A Q&A with Terre Thaemlitz (DJ Sprinkles) – Part 1

“Liberal humanist cultures are recognizing they do not need to demand our heterosexuality. They only require our heteronormativity.” – Terre Thaemlitz Deproductions (2017)

Terre Thaemlitz has been a phenomenal artistic presence in the world since the early 90’s. A DJ; an audio-visual artist; a writer; and a lecturer, Terre Thaemlitz’ biography is extensive and encompassing all manner of art, music and art theory. Thaemlitz has been a prolific artist working within the marginal parameters of the avant-garde across mediums with works that have always “combined a critical look at identity politics – including gender, sexuality, class, linguistics, ethnicity and race – with an ongoing analysis of the socio-economics of commercial media production.”
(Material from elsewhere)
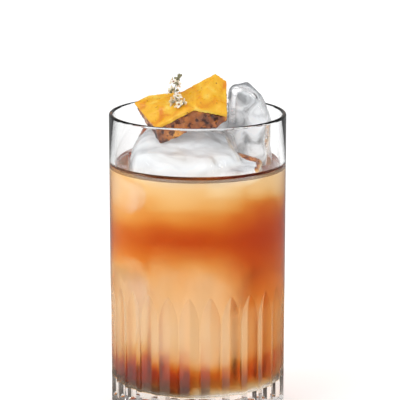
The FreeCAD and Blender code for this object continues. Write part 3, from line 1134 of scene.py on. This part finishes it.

A fine art student, who became “disillusioned with the exclusionary politics of the visual arts industry”, Thaemlitz appeared as DJ Sprinkles for the first time in 1991 and rose to prominence as a DJ through New York’s “queer” scene. What was already a life-long interest in electronic music at that point had turned into a career when she became a resident at the transexual club Sally’s II. The event that came in its wake was DJ Sprinkles’ Deeperama, which immediately caught the attention of the wider world and can still be found on occasion in Japan, where Thaemlitz  resides today. Thaemlitz quickly cemented a legacy as DJ Sprinkles early on in her career with her idiosyncratic take on dance floor genres, inspired by mood rather than function.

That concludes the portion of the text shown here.